Sailors who transformed World War One prison camp remembered in book

  • Published
Men in campImage source, RHS Lindley Collection
Image caption,

Gardening transformed the war camp experience for the sailors

The little-known story of Aberdeen sailors who helped transform a World War One prison camp with their love of gardening is the focus of a new book.

The crew of the SS Rubislaw spent nearly the entire war at Ruhleben, an abandoned race track near Berlin.

They started growing vegetables and planting flowers, before forming their own horticultural society.

Their wartime experience is marked in the book "A crew that time forgot", written by descendants of two crew.

Image caption,

The Rubislaw headed to Germany in 1914

The Rubislaw set sail from Aberdeen on 31 July 1914, bound for the German port of Hamburg.

Four days later, war was declared.

The Rubislaw was impounded and forced to remain in Hamburg harbour.

Poor condition

Margie Mellis, the great granddaughter of crew member Charles Wilson, said: "They were there for a very long time, and then they were taken off the Rubislaw and were taken to abandoned hulks which were in Hamburg harbour.
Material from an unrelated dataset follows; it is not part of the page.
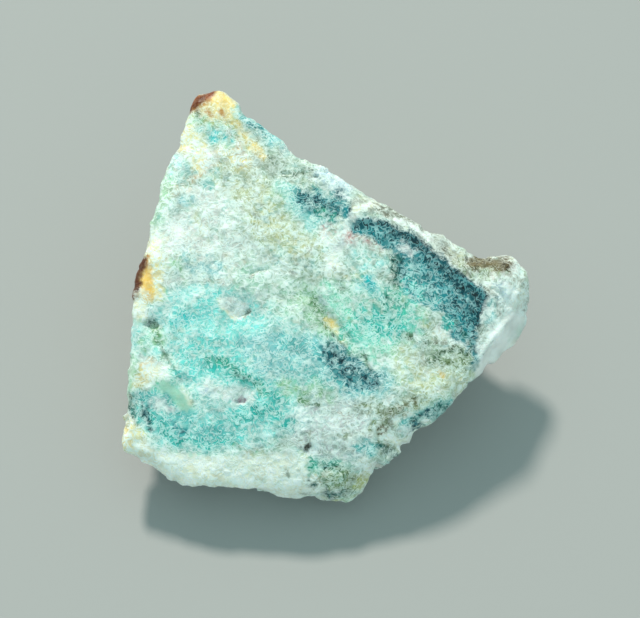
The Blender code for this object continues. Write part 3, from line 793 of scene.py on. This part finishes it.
def select_face(chunk, deepest, facing):
    """Selects the mesh faces that look out of the broad face and lie near it."""
    mesh = chunk.data
    depth = face_depth(axes_of(vectors_of(mesh.polygons, "center") / MM))
    outward = vectors_of(mesh.polygons, "normal") @ OUTWARDS
    pick(chunk)
    bpy.ops.object.mode_set(mode="EDIT")
    bpy.ops.mesh.select_mode(type="FACE")
    bpy.ops.mesh.select_all(action="DESELECT")
    bpy.ops.object.mode_set(mode="OBJECT")
    mesh.polygons.foreach_set("select", (depth < deepest) & (outward > facing))
    bpy.ops.object.mode_set(mode="EDIT")


def soften(chunk):
    """Takes the edge off the solid's facets, most of all on the broad face."""
    pick(chunk)
    bpy.ops.object.mode_set(mode="EDIT")
    bpy.ops.mesh.select_all(action="SELECT")
    bpy.ops.mesh.vertices_smooth(factor=SMOOTHING, repeat=SOFTEN_ALL)
    bpy.ops.object.mode_set(mode="OBJECT")
    select_face(chunk, FACE_DEPTH, FACE_FACING)
    bpy.ops.mesh.vertices_smooth(factor=SMOOTHING, repeat=SOFTEN_FACE)
    bpy.ops.object.mode_set(mode="OBJECT")


def cut_finer(chunk):
    """Halves the mesh's spacing over the broad face and its rim."""
    select_face(chunk, FINE_DEPTH, FINE_FACING)
    bpy.ops.mesh.subdivide(number_cuts=1)
    bpy.ops.mesh.vertices_smooth(factor=SMOOTHING, repeat=SOFTEN_FINE)
    bpy.ops.mesh.select_all(action="SELECT")
    bpy.ops.mesh.quads_convert_to_tris()
    bpy.ops.object.mode_set(mode="OBJECT")


def draw_rim(chunk):
    """Draws the rim's corners out and presses its bulges in."""
    places = vertices_of(chunk)[0]
    where = axes_of(places)
    for middle, reach, by in PULLS:
        away = np.hypot(where[:, 0] - middle[0], where[:, 1] - middle[1])
        share = 1.0 - smooth(away, PULL_CORE * reach, reach)
        share *= 1.0 - smooth(face_depth(where), *PULL_FADE)
        places += share[:, None] * (by[0] * RIGHTWARDS + by[1] * UPWARDS)
    move_vertices(chunk, within_box(places))


def within_box(places):
    """Places held just inside the frame's box, down to the surface that the chunk rests on."""
    low = np.array(cad_bounds[0]) / MM + BOX_SPARE
    high = np.array(cad_bounds[1]) / MM - BOX_SPARE
    low[2] = 0.0
    return np.clip(places, low, high)


def break_surface(chunk):
    """Works the surface over: chunks, chips, the listed marks and sugary grains. Returns
    where each vertex was before, and how far it faced outwards."""
    places, normals = vertices_of(chunk)
    where = axes_of(places)
    outward = normals @ OUTWARDS
    on_face = smooth(outward, *ON_FACE_FACING) * smooth(face_depth(where), *ON_FACE_DEPTH)
    grit = 1.0 - GRIT_CALM * glassy(where)
    push = np.zeros(len(places))
    for size_of_break in (CHUNKS, CHIPS):
        height = grains(places, *size_of_break)
        push += (height - height.mean()) * (1.0 - FACE_CALM * on_face) * grit
    for reach, deep, path in MARKS:
        inside = 1.0 - smooth(to_path(where[:, :2], path), MARK_CORE * reach, reach)
        push -= deep * inside * on_face
    height = grains(places + normals * push[:, None], *SUGAR)
    push += (height - height.mean()) * grit
    push *= smooth(places[:, 2], 0.0, FOOT_RISE)
    push[(places[:, 2] < FOOT_LEVEL) & (normals[:, 2] < FOOT_FACING)] = 0.0
    move_vertices(chunk, within_box(places + normals * push[:, None]))
    return where, outward


def glassy(where):
    """1 where the quartz is smooth and glassy, falling to 0 round each such place."""
    spots = where[:, :2]
    clear = np.zeros(len(spots))
    for reach, path in GLASSY:
        clear = np.maximum(clear, 1.0 - smooth(to_path(spots, path), GLASSY_CORE * reach, reach))
    return clear


def ground_colour(where):
    """The milky ground, with soft patches that curdle at their edges."""
    ground = np.tile(albedo("milk"), (len(where), 1))
    curdle = CURDLE * (clouds(where, *CURDLE_NOISE) - 0.5)
    for name, size, low, high, strength, seed in GROUND:
        cover = strength * smooth(clouds(where, size, seed) + curdle, low, high)[:, None]
        ground = ground * (1.0 - cover) + albedo(name) * cover
    return ground


def drift(where, noises, amount):
    """How far the stains' edges drift at each point, along U and V."""
    return np.stack([clouds(where, *noise_of) - 0.5 for noise_of in noises], axis=1) * amount


def face_colour(where, ground):
    """The stained broad face, with its painted light and shade."""
    draw = smooth(clouds(where, *DRAW_NOISE), *DRAW_SPAN)
    sway = drift(where, SWAY_NOISES, SWAY)
    ripple = drift(where, RIPPLE_NOISES, RIPPLE)
    return paint(ground, strokes_on_face(), where[:, :2], sway, ripple, draw)


def flank_colour(ground, where):
    """The flanks: milky, with cloudy patches of rust and ochre down the left."""
    away_u = where[:, 0] - FLANK_MIDDLE[0]
    away_v = where[:, 1] - FLANK_MIDDLE[1]
    bearing = np.degrees(np.arctan2(away_v, away_u))
    depth = face_depth(where)
    rusty = smooth(clouds(where, *RUST_NOISE), *RUST_SPAN)
    colour = ground.copy()
    for name, middle, width, top, bottom, strength in FLANKS:
        turn = np.abs((bearing - middle + 180.0) % 360.0 - 180.0)
        cover = (1.0 - smooth(turn, 0.5 * width, width)) * smooth(depth, top - FLANK_FADE_IN, top)
        cover *= (1.0 - smooth(depth, bottom, bottom + FLANK_FADE_OUT)) * strength * rusty
        colour = colour * (1.0 - cover[:, None]) + albedo(name) * cover[:, None]
    return colour


def write_colour(piece, name, colours, alpha):
    """Keeps a colour and an alpha on every vertex of the piece."""
    layer = piece.data.color_attributes.new(name=name, type="FLOAT_COLOR", domain="POINT")
    values = np.concatenate([colours, alpha[:, None]], axis=1)
    layer.data.foreach_set("color", values.astype(np.float32).ravel())


def stain_and_painted_light(chunk, where, outward):
    """Paints the chunk: the milky ground, the face's stains and painted light and shade, and the
    flanks. The alpha says how sugary each place is."""
    ground = ground_colour(where)
    share = smooth(face_depth(where), *STAINED_DEPTH) * smooth(outward, *STAINED_FACING)
    share = share[:, None]
    colour = face_colour(where, ground) * share + flank_colour(ground, where) * (1.0 - share)
    mottle = smooth(clouds(where, *MOTTLE_NOISE), *MOTTLE_SPAN)
    colour *= (MOTTLE_TONE + MOTTLE_GAIN * mottle)[:, None]
    sugary = 1.0 - CURL_CALM * glassy(where)
    write_colour(chunk, "stain_and_painted_light", np.clip(colour, 0.0, 1.0), sugary)


def thin_flanks(chunk):
    """Thins the mesh well below the broad face, most of all on the flat foot."""
    select_face(chunk, FLANK_DEPTH, ANY_FACING)
    bpy.ops.mesh.select_all(action="INVERT")
    bpy.ops.mesh.decimate(ratio=FLANK_SHARE)
    bpy.ops.object.mode_set(mode="OBJECT")
    move_vertices(chunk, within_box(vertices_of(chunk)[0]))


# ---------------------------------------------------------------- material

def node(tree, kind, inputs=None, **settings):
    """Adds a shader node, sets its fields and fills its inputs with numbers or links."""
    made = tree.nodes.new("ShaderNode" + kind)
    for name, value in settings.items():
        setattr(made, name, value)
    for name, value in (inputs or {}).items():
        if isinstance(value, bpy.types.NodeSocket):
            tree.links.new(value, made.inputs[name])
        else:
            made.inputs[name].default_value = value
    return made


def ramp(tree, value, low, high, start, end):
    """An even change from start to end as the value goes from low to high."""
    return node(tree, "MapRange", {"Value": value, "From Min": low, "From Max": high,
                                   "To Min": start, "To Max": end}).outputs[0]


def noise(tree, place, scale, detail, twist):
    """Soft noise about 0.5, bent on itself by its twist."""
    return node(tree, "TexNoise", {"Vector": place, "Scale": scale, "Detail": detail,
                                   "Distortion": twist}).outputs["Fac"]


def math_of(tree, operation, *values):
    """One step of arithmetic."""
    return node(tree, "Math", dict(enumerate(values)), operation=operation).outputs[0]


def line_at(tree, value, level, width):
    """1 where the value is at the level, falling to 0 a width away."""
    away = math_of(tree, "ABSOLUTE", math_of(tree, "SUBTRACT", value, level))
    return ramp(tree, away, CREST_CORE * width, width, 1.0, 0.0)


def blend(tree, share, start, end):
    """A number between two others."""
    return node(tree, "Mix", {0: share, 2: start, 3: end}).outputs[0]


def blend_colours(tree, share, start, end, blend_type="MIX"):
    """A colour between two others, or their product."""
    inputs = {0: share, 6: start, 7: end}
    return node(tree, "Mix", inputs, data_type="RGBA", blend_type=blend_type).outputs[2]


def quartz_shader(tree):
    """The body of the quartz, which carries some light inside it."""
    shader = tree.nodes["Principled BSDF"]
    shader.inputs["IOR"].default_value = REFRACTION
    shader.inputs["Specular IOR Level"].default_value = SHINE
    shader.inputs["Subsurface Weight"].default_value = INNER_LIGHT
    shader.inputs["Subsurface Radius"].default_value = INNER_LIGHT_TINT
    shader.inputs["Subsurface Scale"].default_value = INNER_LIGHT_REACH
    return shader


def quartz_material():
    """Stained, sugary quartz: painted colour, with curled crests and cracks through it; the cracks are
    darkened partly as painted shade beside the crests.
    """
    material = bpy.data.materials.new("stained_quartz")
    material.use_nodes = True
    tree = material.node_tree
    shader = quartz_shader(tree)
    stain_of = node(tree, "Attribute", attribute_name="stain_and_painted_light")
    painted = stain_of.outputs["Color"]
    place = node(tree, "TexCoord").outputs["Object"]
    bright = node(tree, "RGBToBW", {"Color": painted}).outputs[0]
    parts = node(tree, "SeparateColor", {"Color": painted}).outputs
    least = math_of(tree, "MINIMUM", parts["Red"], parts["Blue"])
    pale = ramp(tree, least, *PALE, 0.0, 1.0)
    blue_over_red = math_of(tree, "DIVIDE", parts["Blue"], parts["Red"])
    curled = ramp(tree, blue_over_red, *WARM, WARM_KEEPS, 1.0)
    sugary = math_of(tree, "MULTIPLY", stain_of.outputs["Alpha"], curled)

    curl = noise(tree, place, *CURL_NOISE)
    wide = noise(tree, place, *WIDE_NOISE)
    fine_crest = line_at(tree, curl, CREST_LEVEL, CREST_WIDTH)
    wide_crest = line_at(tree, wide, CREST_LEVEL, WIDE_WIDTH)
    some_fine = math_of(tree, "MULTIPLY", fine_crest, FINE_IN_PALE)
    pale_crest = math_of(tree, "MAXIMUM", wide_crest, some_fine)
    kept = ramp(tree, noise(tree, place, *BROKEN_NOISE), *BROKEN, THINNED, 1.0)
    kept = math_of(tree, "MULTIPLY", kept, sugary)
    crest = math_of(tree, "MULTIPLY", blend(tree, pale, fine_crest, pale_crest), kept)
    # The cracks are the gaps between grains, darkened partly as painted shade on one side of each
    # crest.
    shaded_crack = math_of(tree, "MULTIPLY", line_at(tree, curl, SHADED_CRACK_LEVEL, SHADED_CRACK_WIDTH), sugary)
    sunk = math_of(tree, "MULTIPLY", pale, sugary)
    sunk = math_of(tree, "MULTIPLY", sunk, ramp(tree, bright, *PALE_TONES, *PALE_DEPTH))

    depth = ramp(tree, bright, *SHADED_CRACK_TONES, *SHADED_CRACK_DEPTH)
    gamma = math_of(tree, "MULTIPLY_ADD", shaded_crack, depth, math_of(tree, "ADD", sunk, 1.0))
    deep = node(tree, "Gamma", {"Color": painted, "Gamma": gamma}).outputs[0]
    lifted = node(tree, "Gamma", {"Color": painted, "Gamma": LIFT}).outputs[0]
    white = blend(tree, pale, ramp(tree, bright, *PAINT_TONES, *CREST_WHITE), PALE_CREST_WHITE)
    frost = blend_colours(tree, white, lifted, FROSTING)
    most = blend(tree, pale, ramp(tree, bright, *PAINT_TONES, *CREST_SHARE),
                 ramp(tree, bright, *PALE_TONES, *PALE_CREST_SHARE))
    frosted = blend_colours(tree, math_of(tree, "MULTIPLY", crest, most), deep, frost)
    tone = ramp(tree, noise(tree, place, *HAZE_NOISE), *HAZE_SPAN, *HAZE)
    toned = blend_colours(tree, 1.0, frosted, tone, "MULTIPLY")

    tree.links.new(toned, shader.inputs["Base Color"])
    tree.links.new(ramp(tree, crest, 0.0, 1.0, *ROUGHNESS), shader.inputs["Roughness"])
    bump = node(tree, "Bump", {"Height": crest, "Strength": CREST_STRENGTH, "Distance": CREST_HEIGHT})
    tree.links.new(bump.outputs[0], shader.inputs["Normal"])
    return material


# ---------------------------------------------------------------- studio

# The sky's colour and strength, and each sun's strength, breadth in degrees, colour, and the
# direction that it stands in.
SKY_COLOUR = (0.69, 1.0, 0.975, 1.0)
SKY_STRENGTH = 0.64
KEY = (3.0, 8.0, (1.0, 0.95, 0.85), (-0.30, 0.95, 1.0))
FILL = (0.4, 60.0, (0.95, 1.0, 0.96), (0.1, -1.0, 0.35))
# The floor's width and level in metres, and its material.
FLOOR_WIDTH = 4.0
FLOOR_LEVEL = -0.0001
FLOOR_COLOUR = (0.36, 0.36, 0.36, 1.0)
FLOOR_ROUGHNESS = 0.7


def pale_floor():
    """A plain pale floor, just under the foot."""
    bpy.ops.mesh.primitive_plane_add(size=FLOOR_WIDTH, location=(0.0, 0.0, FLOOR_LEVEL))
    floor = bpy.context.active_object
    floor.name = "floor"
    material = bpy.data.materials.new("pale_floor")
    material.use_nodes = True
    shader = material.node_tree.nodes["Principled BSDF"]
    shader.inputs["Base Color"].default_value = FLOOR_COLOUR
    shader.inputs["Roughness"].default_value = FLOOR_ROUGHNESS
    floor.data.materials.append(material)


def sky():
    """A soft, cool sky all round."""
    world = bpy.data.worlds.new("sky")
    bpy.context.scene.world = world
    world.use_nodes = True
    background = world.node_tree.nodes["Background"]
    background.inputs["Color"].default_value = SKY_COLOUR
    background.inputs["Strength"].default_value = SKY_STRENGTH


def sun(name, strength, breadth, colour, direction):
    """A far lamp that stands in this direction."""
    light = bpy.data.lights.new(name, "SUN")
    light.energy = strength
    light.angle = math.radians(breadth)
    light.color = colour
    lamp = bpy.data.objects.new(name, light)
    bpy.context.collection.objects.link(lamp)
    lamp.rotation_euler = Vector(direction).to_track_quat("Z", "Y").to_euler()


def camera():
    """A long lens, square on to the broad face."""
    sight = bpy.data.cameras.new("camera")
    sight.lens = LENS
    sight.sensor_width = SENSOR
    sight.clip_start = NEAREST
    holder = bpy.data.objects.new("camera", sight)
    bpy.context.collection.objects.link(holder)
    u, v = VIEW_CENTRE
    spot = np.array(FACE_MIDDLE) + u * RIGHTWARDS + v * UPWARDS + OUTWARDS * VIEW_WIDTH * LENS / SENSOR
    holder.location = spot * MM
    holder.rotation_euler = (FACE_LEAN, 0.0, 0.0)
    bpy.context.scene.camera = holder


camera()
bpy.context.scene.view_settings.view_transform = "Standard"
pale_floor()
sky()
sun("key", *KEY)
sun("fill", *FILL)

chunk = even_chunk()
soften(chunk)
cut_finer(chunk)
draw_rim(chunk)
where, outward = break_surface(chunk)
stain_and_painted_light(chunk, where, outward)
thin_flanks(chunk)
chunk.data.materials.append(quartz_material())
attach(chunk, "root")
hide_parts("quartz_crystal")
"They were in a very poor condition. They were rotting, they were rat-infested, dark, and they were given very poor food.''

At the start of the November, the crew of the Rubislaw were moved to Ruhleben, a civilian detention camp on the outskirts of Berlin.

Image source, RHS Lindley Collection
Image caption,

Ruhleben Horticultural Society was formed

Doreen Black's grandfather David McKay Tulloch was the chief engineer on board the Rubislaw.

She said: "The conditions in the camp had been quite severe to start with. He glossed over that a bit, but I do remember him saying how cold he'd been, and how sore his feet had been."

Determined to improve conditions in the camp, some of the men turned to gardening.

In 1916, the Ruhleben Horticultural Society (RuhHS) was formed.

Hide barbed wire

Mrs Black said: ''As a little girl, I just knew of him as my grandpa. I thought everybody's grandfathers had enormous gardens full of fruit, vegetables and flowers.

"It was only as I got older that I realised he'd learned his gardening in the camp.

"Their first task was to decorate the camp, hide the barbed wire, make it more like home, particularly with sweet peas. They ended up growing 83 varieties. It was only later that they applied to join the RHS in London that seeds and tubers were sent out.

"They managed to rent half the internal oval of an old race track. They dug it out by hand, and by the first summer, they were growing 22,000 cabbages, tomatoes - every vegetable you could think of."

Image caption,

Doreen Black enjoyed the fruits of her grandfather David McKay Tulloch's labours

Most of the men stayed in Ruhleben until the end of the war in 1918.

Mrs Black said: "Perhaps when the men came home and they realised the slaughter that had taken place in the trenches, people may have said to them 'well you were alright'. I think they did feel guilty."

"I think as time went on, they didn't talk about it as much."

Centenary of return

After the war, the SS Rubislaw returned to sea.

However, in November 1939, the ship struck a mine off the coast of England. It sank within minutes.

The launch of the book "A crew that time forgot" marks 100 years since the crew of the Rubislaw returned home from Ruhleben.

Mrs Mellis added: "It's a local story, it's a story about Aberdeen men, it's a story about the First World War. It's probably not one many people know about."

It is hoped the book helps plant the seed to find more descendants of the crew of the SS Rubislaw.